The consequences are abominable. India and Pakistan can’t cope with the major challenges they face. Education and health are gasping for better treatment. Modern challenges need a progressive political mindset, unfortunately both India and Pakistan are still rooted in past. Both nations have become the republics of fear. While Pakistan secretly espouses the cause of “Gazba-e-Hind”, BJP’s dream of “Akhand Bharat” has become stumbling blocks in the progress of the nation.

Long back Jinnah responded to the question, “Whether partition was wrong”. He replied, “Maybe that view is correct; maybe it is not; that remains to be seen”. Jinnah must be feeling sorry about what his ‘Citizen Elites’ have done to his vision.

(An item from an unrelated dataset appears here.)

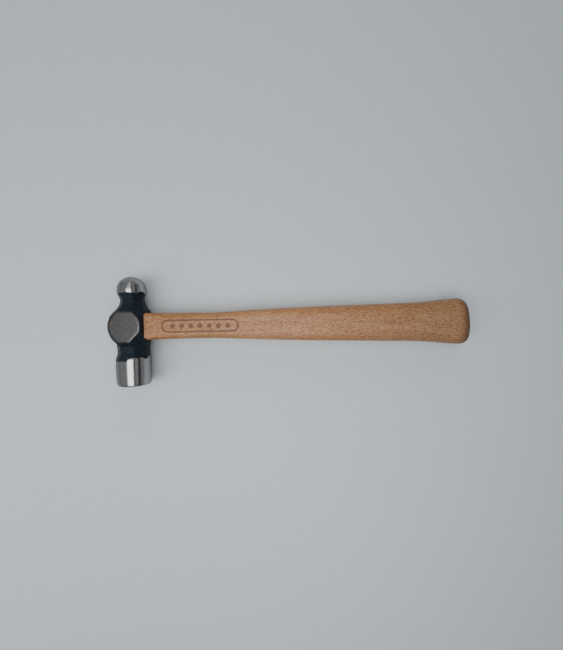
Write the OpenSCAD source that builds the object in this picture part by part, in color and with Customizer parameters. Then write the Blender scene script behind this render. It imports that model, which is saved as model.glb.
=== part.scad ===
// Ball peen hammer lying on its side.
// The head's long axis runs along Y with the ball at +Y, the handle runs along +X, and Z is up.
// The origin is the middle of the lower cheek, the ground round flat that the head rests on.
// All sizes are in millimetres.

/* [Head] */
// Distance from the middle of the eye to the tip of the ball
ball_reach = 46; // [45:0.1:52]
// Radius of the ball
ball_r = 12.6; // [11.5:0.1:13]
// Distance from the middle of the eye to the middle of the striking face
face_reach = 54.8; // [48:0.1:60]
// Largest radius of the poll, the cylinder behind the striking face
poll_r = 15.3; // [15:0.1:15.8]
// How much smaller the poll's radius is at the striking face
poll_taper = 0.8; // [0.3:0.1:1.5]
// Width of the bevel around the striking face
face_bevel = 2; // [1:0.1:3]
// Radius of the slightly domed striking face
face_dome_r = 150; // [100:10:300]
// Radius of the round boss that holds the eye
boss_r = 21.2; // [20.5:0.1:23]
// Distance between the two ground cheeks
cheek_gap = 31.8; // [31.6:0.1:35]
// Distance between the two flats that the eye opens into
eye_flat_gap = 30.4; // [28:0.1:32]
// Radius of the neck between the boss and the ball
ball_neck_r = 10.2; // [9.5:0.1:11]
// Radius of the neck between the boss and the poll
poll_neck_r = 13.5; // [13:0.1:14.5]

/* [Eye] */
// Half length of the eye along the head, at its narrowest
eye_waist = 11.2; // [10:0.1:12]
// Half length of the eye where the handle goes in
eye_entry = 11.8; // [11.6:0.1:12.2]
// Half length of the eye where the wedges go in
eye_exit = 12.6; // [12:0.1:13.2]
// Width of the eye as a share of its length
eye_ratio = 0.68; // [0.6:0.01:0.72]

/* [Handle] */
// Distance from the middle of the eye to the butt of the handle
handle_reach = 312; // [306:1:360]
// Width of the handle next to the head
neck_w = 24.6; // [24.2:0.1:26]
// Width of the handle where it is narrowest
waist_w = 23.8; // [22:0.1:25]
// Width of the handle where it reaches the front of the hand
grip_w = 31.5; // [28:0.1:34]
// Width of the handle at the heel of the hand
heel_w = 36; // [32:0.1:38]
// Width of the flared butt
butt_w = 42.6; // [39:0.1:46]
// Thickness of the handle next to the head
neck_t = 21; // [18:0.1:23]
// Thickness of the handle where it is narrowest
waist_t = 20.6; // [18:0.1:23]
// Thickness of the handle where it reaches the front of the hand
grip_t = 23.4; // [21:0.1:25]
// Thickness of the handle at the heel of the hand
heel_t = 25.4; // [23:0.1:28]
// Thickness of the handle at the butt
butt_t = 27.6; // [24:0.1:30]
// Radius of the rounding around the butt
butt_round = 8; // [5:0.5:10]

/* [Wedges] */
// How far the tongue and the wedges stand out of the eye
tongue_stand = 0.6; // [0.2:0.1:1.5]
// Depth of the wooden wedge
wood_wedge_depth = 22; // [18:0.5:24]
// Thickness of the wooden wedge at its wide end
wood_wedge_t = 3.4; // [2.4:0.1:4]
// Depth of each steel wedge
steel_wedge_depth = 14; // [10:0.5:16]
// Width of each steel wedge
steel_wedge_w = 11; // [8:0.5:12]
// Thickness of each steel wedge at its wide end
steel_wedge_t = 2.2; // [1.6:0.1:2.6]
// Distance from the middle of the eye to each steel wedge
steel_wedge_offset = 5.6; // [5:0.1:6.5]

/* [Hidden] */
$fn = 96;

axis_z = cheek_gap / 2;
eye_flat = eye_flat_gap / 2;
ball_y = ball_reach - ball_r;
ball_neck_y = 24.2;
poll_neck_y = -21.6;
poll_shoulder_y = -29.2;
poll_shoulder_r = poll_r - 0.2;
poll_widest_y = -38;
eye_waist_x = 3;
fit = 0.05;
past = 1;

// Places along the handle, measured from the head's axis
waist_x = 76;
front_x = 100;
grip_x = 170;
heel_x = handle_reach - 50;
butt_x = handle_reach - 10;
neck_squareness = 4.2;
butt_squareness = 2.6;
shoulder_gap = 0.4;
shaft_start = eye_flat + shoulder_gap;
shaft_step = 6;
ring_points = 48;
butt_rings = 7;
butt_dome = 1.2;

// Radius of an arc around a waist of radius neck_r that also touches a ball of radius big_r
function blend_r(big_r, neck_r, distance) =
    (neck_r * neck_r + distance * distance - big_r * big_r) / (2 * (big_r - neck_r));

// Radius of an arc that stands level over its start and has dropped by fall after run
function arc_r(run, fall) = (run * run + fall * fall) / (2 * fall);

// One side of a waist: the strip between two heights, hollowed by an arc
module waist(neck_r, neck_y, blend, end_y) {
    difference() {
        translate([0, min(neck_y, end_y)]) square([neck_r + blend, abs(end_y - neck_y)]);
        translate([neck_r + blend, neck_y]) circle(r = blend, $fn = 128);
    }
}

// A waist that ends where its arc touches a ball of radius big_r centred at ball_y on the axis
module waist_to_ball(neck_r, neck_y, big_r, big_y) {
    blend = blend_r(big_r, neck_r, neck_y - big_y);
    waist(neck_r, neck_y, blend, big_y + (neck_y - big_y) * big_r / (big_r + blend));
}

module poll_outline() {
    barrel = arc_r(abs(-face_reach - poll_widest_y), poll_taper);
    intersection() {
        translate([0, -face_reach]) square([poll_r + past, face_reach + poll_shoulder_y]);
        translate([poll_r - barrel, poll_widest_y]) circle(r = barrel, $fn = 512);
        translate([0, face_dome_r - face_reach]) circle(r = face_dome_r, $fn = 512);
        polygon([
            [0, -face_reach - past],
            [poll_r - poll_taper - face_bevel - past, -face_reach - past],
            [poll_r - poll_taper + past, -face_reach + face_bevel + past],
            [poll_r + past, poll_shoulder_y],
            [0, poll_shoulder_y]
        ]);
    }
}

// Half of the head's outline, to be turned around its long axis
module head_outline() {
    intersection() {
        translate([0, -face_reach]) square([boss_r + past, face_reach + ball_reach + past]);
        union() {
            translate([0, ball_y]) circle(r = ball_r);
            circle(r = boss_r, $fn = 128);
            waist_to_ball(ball_neck_r, ball_neck_y, ball_r, ball_y);
            waist_to_ball(ball_neck_r, ball_neck_y, boss_r, 0);
            waist_to_ball(poll_neck_r, poll_neck_y, boss_r, 0);
            waist(
                poll_neck_r,
                poll_neck_y,
                arc_r(poll_neck_y - poll_shoulder_y, poll_shoulder_r - poll_neck_r),
                poll_shoulder_y
            );
            poll_outline();
        }
    }
}

// A round cone along X between two places, squashed to the eye's oval
module oval_cone(x1, half_1, x2, half_2) {
    scale([1, 1, eye_ratio])
        translate([x1, 0, 0]) rotate([0, 90, 0]) cylinder(h = x2 - x1, r1 = half_1, r2 = half_2);
}

// The eye is narrowest near its middle, so that the spread tongue can't pull out
function flare_slope(half, x) = (half - eye_waist) / abs(x - eye_waist_x);

module eye(shrink) {
    entry_slope = flare_slope(eye_entry, eye_flat);
    exit_slope = flare_slope(eye_exit, -eye_flat);
    entry_x = eye_flat + 2 * past;
    exit_x = -eye_flat - 2 * past;
    waist_half = eye_waist - shrink;
    oval_cone(eye_waist_x, waist_half, entry_x, waist_half + entry_slope * (entry_x - eye_waist_x));
    oval_cone(exit_x, waist_half + exit_slope * (eye_waist_x - exit_x), eye_waist_x, waist_half);
}

module head() {
    flat_depth = boss_r;
    flat_length = 2 * abs(poll_neck_y);
    color("dimgray") translate([0, 0, axis_z]) difference() {
        rotate([-90, 0, 0]) rotate_extrude() head_outline();
        for (side = [-1, 1]) {
            translate([side * (eye_flat + flat_depth / 2), 0, 0])
                cube([flat_depth, 2 * boss_section(eye_flat), 3 * boss_r], center = true);
            translate([0, 0, side * (axis_z + flat_depth / 2)])
                cube([3 * boss_r, flat_length, flat_depth], center = true);
        }
        eye(0);
    }
}

// Half the length of the boss's section in a plane at this distance from the head's axis,
// with room for the start of the waist beside it
function boss_section(distance) = sqrt(boss_r * boss_r - distance * distance) + 2;

// Each station is a place along the handle, the full size there, and how fast the size grows.
// Just past the waist the handle has swelled by about a third of the way to the grip.
width_stations = [
    [eye_flat, neck_w, 0],
    [waist_x, waist_w, 0],
    [front_x, waist_w + 0.3 * (grip_w - waist_w), 0.09],
    [grip_x, grip_w, 0.05],
    [heel_x, heel_w, 0.05],
    [butt_x, butt_w, 0.1]
];
thick_stations = [
    [eye_flat, neck_t, 0],
    [waist_x, waist_t, 0],
    [grip_x, grip_t, 0.03],
    [heel_x, heel_t, 0.03],
    [butt_x, butt_t, 0.06]
];

// A smooth curve from one station to the next that keeps both sizes and both slopes
function between(a, b, x) =
    let (run = b[0] - a[0], t = (x - a[0]) / run)
    a[1] * (1 - 3 * t * t + 2 * t * t * t)
    + b[1] * (3 * t * t - 2 * t * t * t)
    + run * a[2] * (t - 2 * t * t + t * t * t)
    + run * b[2] * (t * t * t - t * t);

function along(stations, x, i = 0) =
    x <= stations[i + 1][0] || i == len(stations) - 2
        ? between(stations[i], stations[i + 1], min(x, stations[len(stations) - 1][0]))
        : along(stations, x, i + 1);

function half_width(x) = along(width_stations, x) / 2;
function half_thick(x) = along(thick_stations, x) / 2;
function squareness(x) =
    neck_squareness + (butt_squareness - neck_squareness) * (x - shaft_start) / (handle_reach - shaft_start);

function signed_pow(value, power) = sign(value) * pow(abs(value), power);

// One ring of points around the handle: an oval between an ellipse and a rectangle
function ring(x, wide, thick, square) = [
    for (i = [0 : ring_points - 1])
        let (angle = 360 * (i + 0.5) / ring_points)
        [x, wide * signed_pow(cos(angle), 2 / square), thick * signed_pow(sin(angle), 2 / square)]
];

// The butt's rim is a quarter circle, here as steps of angle around it
round_start = handle_reach - butt_round - butt_dome;
shaft_rings = ceil((round_start - shaft_start) / shaft_step);
function shaft_x(i) = shaft_start + (round_start - shaft_start) * i / shaft_rings;
function rim_ring(i) =
    let (angle = 84 * i / butt_rings, pull = butt_round * (1 - cos(angle)))
    ring(
        round_start + butt_round * sin(angle),
        half_width(round_start) - pull,
        half_thick(round_start) - pull,
        butt_squareness
    );

shaft_points = [
    for (i = [0 : shaft_rings]) each ring(
        shaft_x(i), half_width(shaft_x(i)), half_thick(shaft_x(i)), squareness(shaft_x(i))
    ),
    for (i = [1 : butt_rings]) each rim_ring(i),
    [handle_reach, 0, 0]
];
ring_count = shaft_rings + 1 + butt_rings;
function corner(ring_index, i) = ring_index * ring_points + i % ring_points;
shaft_faces = [
    [for (i = [0 : ring_points - 1]) i],
    for (r = [0 : ring_count - 2], i = [0 : ring_points - 1]) each [
        [corner(r, i), corner(r + 1, i), corner(r + 1, i + 1)],
        [corner(r, i), corner(r + 1, i + 1), corner(r, i + 1)]
    ],
    for (i = [0 : ring_points - 1]) [corner(ring_count - 1, i), len(shaft_points) - 1, corner(ring_count - 1, i + 1)]
];

// The tongue fills the eye, stands out a little at the far side and runs into the shaft's shoulder
module tongue() {
    intersection() {
        eye(fit);
        translate([-eye_flat - tongue_stand, -boss_r, -boss_r])
            cube([2 * eye_flat + tongue_stand + past, 2 * boss_r, 2 * boss_r]);
    }
}

// A wedge driven in along X, from its wide end down to a narrow edge
module wedge_blade(depth, thick, edge, wide, grow) {
    x = -eye_flat - tongue_stand;
    linear_extrude(height = wide + 2 * grow, center = true) polygon([
        [x - grow, -thick / 2 - grow],
        [x + depth + grow, -edge / 2 - grow],
        [x + depth + grow, edge / 2 + grow],
        [x - grow, thick / 2 + grow]
    ]);
}

module wood_blade(grow) {
    rotate([90, 0, 0]) wedge_blade(wood_wedge_depth, wood_wedge_t, 0.8, 2 * boss_r, grow);
}

module steel_blade(side, grow) {
    translate([0, side * steel_wedge_offset, 0])
        wedge_blade(steel_wedge_depth, steel_wedge_t, 0.5, steel_wedge_w, grow);
}

module handle() {
    color("burlywood") translate([0, 0, axis_z]) union() {
        polyhedron(points = shaft_points, faces = shaft_faces, convexity = 4);
        difference() {
            tongue();
            wood_blade(fit);
            for (side = [-1, 1]) steel_blade(side, fit);
        }
    }
}

module wood_wedge() {
    color("peru") translate([0, 0, axis_z]) difference() {
        intersection() {
            tongue();
            wood_blade(0);
        }
        for (side = [-1, 1]) steel_blade(side, fit);
    }
}

module steel_wedge_ball_side() {
    color("slategray") translate([0, 0, axis_z]) steel_blade(1, 0);
}

module steel_wedge_face_side() {
    color("slategray") translate([0, 0, axis_z]) steel_blade(-1, 0);
}

head();
handle();
wood_wedge();
steel_wedge_ball_side();
steel_wedge_face_side();
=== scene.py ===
import math

import bmesh
import bpy
import numpy as np
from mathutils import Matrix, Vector


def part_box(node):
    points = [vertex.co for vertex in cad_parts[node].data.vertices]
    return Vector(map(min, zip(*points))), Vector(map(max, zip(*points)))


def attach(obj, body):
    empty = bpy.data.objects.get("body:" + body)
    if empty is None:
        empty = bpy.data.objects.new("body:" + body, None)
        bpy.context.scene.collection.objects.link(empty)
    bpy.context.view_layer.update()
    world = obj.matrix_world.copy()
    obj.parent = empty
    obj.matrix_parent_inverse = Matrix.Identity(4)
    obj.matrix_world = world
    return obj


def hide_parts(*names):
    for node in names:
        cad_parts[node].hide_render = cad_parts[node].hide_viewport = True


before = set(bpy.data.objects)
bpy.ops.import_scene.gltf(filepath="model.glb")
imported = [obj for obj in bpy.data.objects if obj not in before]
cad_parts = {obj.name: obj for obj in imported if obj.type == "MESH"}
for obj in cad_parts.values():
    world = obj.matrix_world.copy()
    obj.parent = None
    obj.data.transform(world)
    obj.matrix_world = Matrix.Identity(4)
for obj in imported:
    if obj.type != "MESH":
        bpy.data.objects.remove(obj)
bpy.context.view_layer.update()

# Lengths below are in millimetres and are turned into metres as each mesh is made.
# The head's long axis is along Y, the handle's along X, and both lie at the height AXIS_Z.
MM = 0.001
head_low, head_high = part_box("head")
handle_low, handle_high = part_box("handle")
AXIS_Z = (head_low.z + head_high.z) / 2 / MM
CHEEK = (head_high.z - head_low.z) / 2 / MM
BALL_TIP = head_high.y / MM
FACE = head_low.y / MM
BUTT_SHORT = 0.5
BUTT = handle_high.x / MM - BUTT_SHORT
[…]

In “Tryst with Destiny”, Nehru said, “We are citizens of a great country, on the verge of bold advance, and we have to live up to that high standard. All of us, to whatever religion we may belong, are equally the children of India with equal rights, privileges and obligations. We cannot encourage communalism or narrow-mindedness, for no nation can be great whose people are narrow in thought or action.” Today’s India is the worst nightmare of Nehruvian vision.